Monday, February 22, 2016

The Russian Priest - "The Old Man will take care of it."

Peter Dale Scott and the Russian Priest
The Russian Priest - "The Old Man will take care of it." 


From David.Talbot's  “The Devil’s Chessboard” (p. 457-458)

“In the summer of 1963, Peter Dale Scott, a young English literature professor at the University of California’s Berkeley campus, found himself in the thick of anti-Kennedy ferment. Scott, the son of distinguished Canadian poet F. R. Scott, a mentor of Leonard Cohen, had served as a Canadian diplomat to Poland, and much of his social life when he arrived at Berkeley revolved around passionately anti-Soviet Polish émigrés. One day, a former Polish army colonel who had befriended Scott invited him to a dinner party at the Palo Alto home of Glenn Campbell, the intellectual entrepreneur who built Stanford’s Hoover Institution into a leading center of the conservative resurgence in America."

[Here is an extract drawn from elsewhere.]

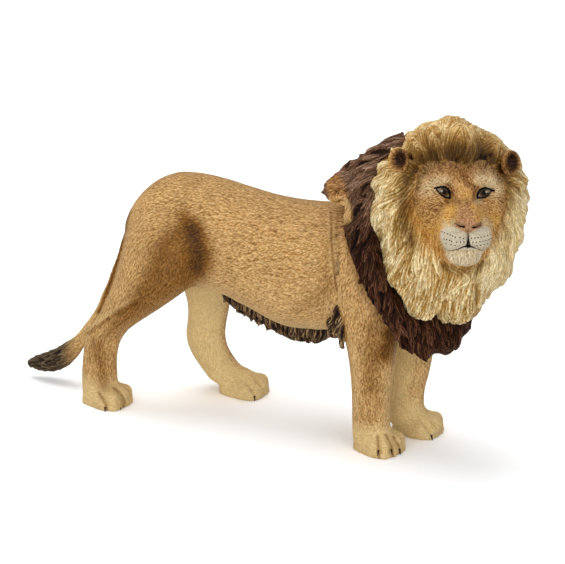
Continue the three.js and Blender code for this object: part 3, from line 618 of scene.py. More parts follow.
def painted_pvc(name, tones, layers=(), roughness=0.55, hair=(0.24, 3.0, 0.24), turn=0, gloss=0.14):
    """Soft PVC under matt paint. The tones are the wash in the hollows, the base coat and the dry-brushed
    ridges. Each layer is a value kept on the mesh and the three tones that it turns the paint to. hair is
    the width in millimetres of the finest strokes, how many times longer they are, and how much they
    darken, which is less where the paint is pale. The real strokes are finer, and these are as coarse as
    shows."""
    material = bpy.data.materials.new(name)
    material.use_nodes = True
    tree = material.node_tree
    shader = tree.nodes["Principled BSDF"]
    kept = dict.fromkeys(["strand", "upright", "pale"] + [value for value, _ in layers])
    for value in kept:
        kept[value] = node(tree, "ShaderNodeAttribute", {"attribute_name": value}).outputs["Fac"]
    paint = None
    for value, (hollow, base, ridge) in [(None, tones), *layers]:
        toned = node(tree, "ShaderNodeValToRGB", Fac=kept["strand"])
        toned.color_ramp.elements[0].color = colour(hollow)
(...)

"At Campbell’s home that evening, the conversation among the sixteen or so guests soon grew heated as it turned to the man in the White House. ‘In those days, I was not very active politically, but I was amazed even shocked, at how reactionary the conversation became around the table,’ Scott later recalled. ‘Most of the talk focused on the danger presented to the nation by its aberrant president, John F. Kennedy. His failure to dispose of Castro, especially during the missile crisis, may have been one of the chief complaints, but it was by no means the only one. The complaints threatened to drag on forever, until one man spoke up with authority. I’m not sure, but he may have even stood up to do so.’ The striking figure who commanded the group’s attention was a Russian Orthodox priest in a dark cassock with crucifix around neck. He spoke quietly, but with confidence, assuring the group that they had no need to worry. ‘The Old Man will take care of it,’ he said simply.”

 “At the time, Scott assumed the priest was referring to old Joe Kennedy, who presumably could be counted on to set his son straight. But by 1963, the Kennedy patriarch was confined to a wheelchair after suffering a massive stroke in December 1961 that left him severely debilitated. It was not until years later that Scott realized to whom the Russian priest was more likely referring to. By then, the Berkeley professor was a respected dean of the JFK research community and had devoted years to studying the president’s murder. In conversation with a fellow Kennedy researchers one day, Scott was reminded of the nickname by which Allen Dulles was affectionately known in intelligence circles: the Old Man.”

“On that summer evening in 1963, the Russian emerge priest spoke with the calm assurance of a man who knew something the other guests did not. The Old Man will take care of it. That was enough to calm the heated discussion around the table. The Old Man will take care of the Kennedy problem.”